Thoughtful Thursday: Blog Etiquette



What's going on good folks?

Usually I'm asking where the week went.  Today I'm asking where the month went.  Talk about FAST!

The Teen is back from my mother's after staying there for three weeks.  Since she's returned I've added a few words to my vocabulary:



Fraudin' - Not telling the truth, being boastful
Drawlin'  - Being unnecessarily difficult

I would prefer to use the word I learned this past week at Toastmasters: jubilant.  As in I am jubilant that it is almost Friday.

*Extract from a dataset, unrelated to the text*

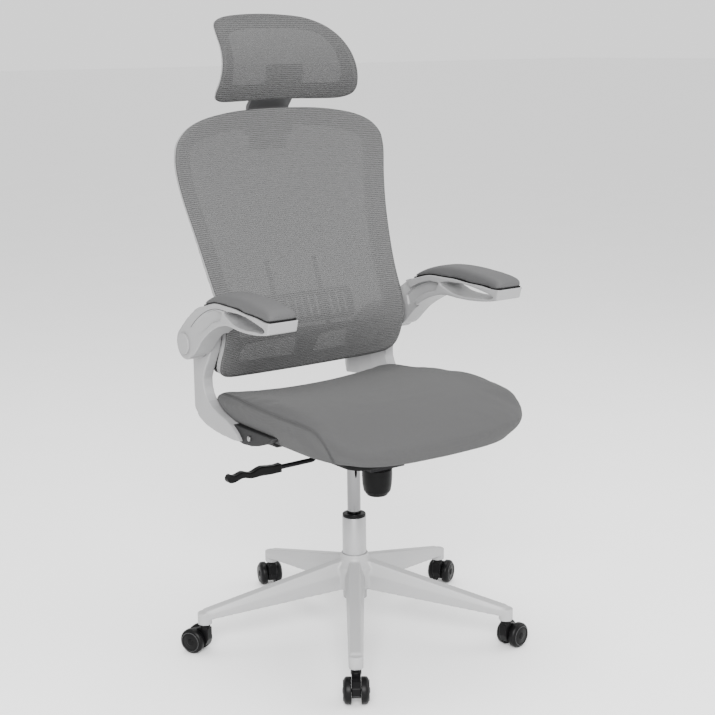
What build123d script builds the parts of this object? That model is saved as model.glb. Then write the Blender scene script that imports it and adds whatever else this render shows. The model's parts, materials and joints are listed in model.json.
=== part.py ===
"""Swivel chair with a mesh back: five-arm base, gas lift, tilting seat, flip-up arms and a headrest.

Millimetres. The origin is on the floor under the column. +Z is up, the sitter faces -Y, and the
sitter's left hand is at +X.
"""

import os
from math import cos, radians, sin

from build123d import *

os.makedirs("parts", exist_ok=True)

# ---------------------------------------------------------------- clearances
RUNNING = 0.05  # radial gap of a shaft in its bore
APART = 0.3  # gap between pieces of different bodies
SIDES = (("left", 1), ("right", -1))

# ---------------------------------------------------------------- star base
ARM_COUNT = 5
FIRST_ARM_ANGLE = 90.0  # the rear arm
CASTER_CIRCLE = 323.6  # column axis to caster stem
SOCKET_RADIUS = 14.5
SOCKET_BOTTOM = 62.0
TIP_TOP = 91.0
TIP_DEPTH = 19.0
ARM_FACE_WIDTH = 21.0
ARM_TOP_AT_HUB = 166.0
ARM_DEPTH_AT_HUB = 62.0
ARM_FLARE_AT_HUB = 40.0
ARM_ROOT = 22.0  # where the arm's inner end starts inside the hub
HUB_TOP = 177.0
HUB_TOP_RADIUS = 28.0
HUB_RADIUS = 42.0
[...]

This week I'm thinking about:

Blog Etiquette
Letters to My Children
Letting Go

Blog Etiquette

What's the protocol when it comes to bloggy things such as comments? Is it tacky or (as the Teen says) ratchet to ask you to leave a comment?  I'm jubilant when someone takes the time to write a comment, and I'm working on more timely responses.  But what about when I post on someone else's blog?  Do they expect a lengthy reply?


A Dream Deterred
My letter to my daughter is one of my more popular post.  It's also one of the most genuine things I've written in some time.  After I published it, I thought I should write a letter to my son.  I wouldn't say anything much differently, but I would add:
Follow Your Dreams
Don't Let Anyone Deter You
Most parents think of traditional careers for their children: doctor, lawyer, President of the United States.  Our children sometimes have different thinking.  The Boy has decided he wants to be a video game programmer and a food critic.  Since his life pretty much revolves around video games, that's understandable.  The food critic was a bit puzzling.  He says he likes to eat so that's a no brainer.

Okeedokee.

As much as I would love to brag about my child the surgeon, I think it's important to let people follow their dreams.  Last week in Toastmasters, one of the speeches was about a young woman who watched TV all of the time and was captivated by the commercials for The Army, Navy, and Marines.  Her parents were educators and a career in the military was not in their plans for their child.  She followed her parents' wishes by attending college, but while at college, she joined the ROTC and eventually went into the Navy.  Through her time in the Navy, she was able to travel and fulfill her dreams that begin with a television commercial.

What begin as a child's viewing became a life for an adult.  My P.S. to the letter


Unfinished Business

A new reader wrote me to thank me for my Letting Go series.  She thanked me for writing the series and remarked that she wanted to know how it ended.

I realize that I never finished the series because I never finished letting go.

As much as I would like to say I am 100 per cent back on track, that would be false.  I'm still struggling.  I see it in my relationship with God, my lingering malaise when anyone talks about "it", and the distrust that comes with a loss so great.

However, I'm tired (in a Fannie Lou Hamer way).  I'm tired of pretending it's okay, cuz it ain't.  I'm tired of shifting to fit in.  I'm tired of being that square peg shoved into a round hole.

Thank you, dear reader, for prodding me to complete the series and also myself.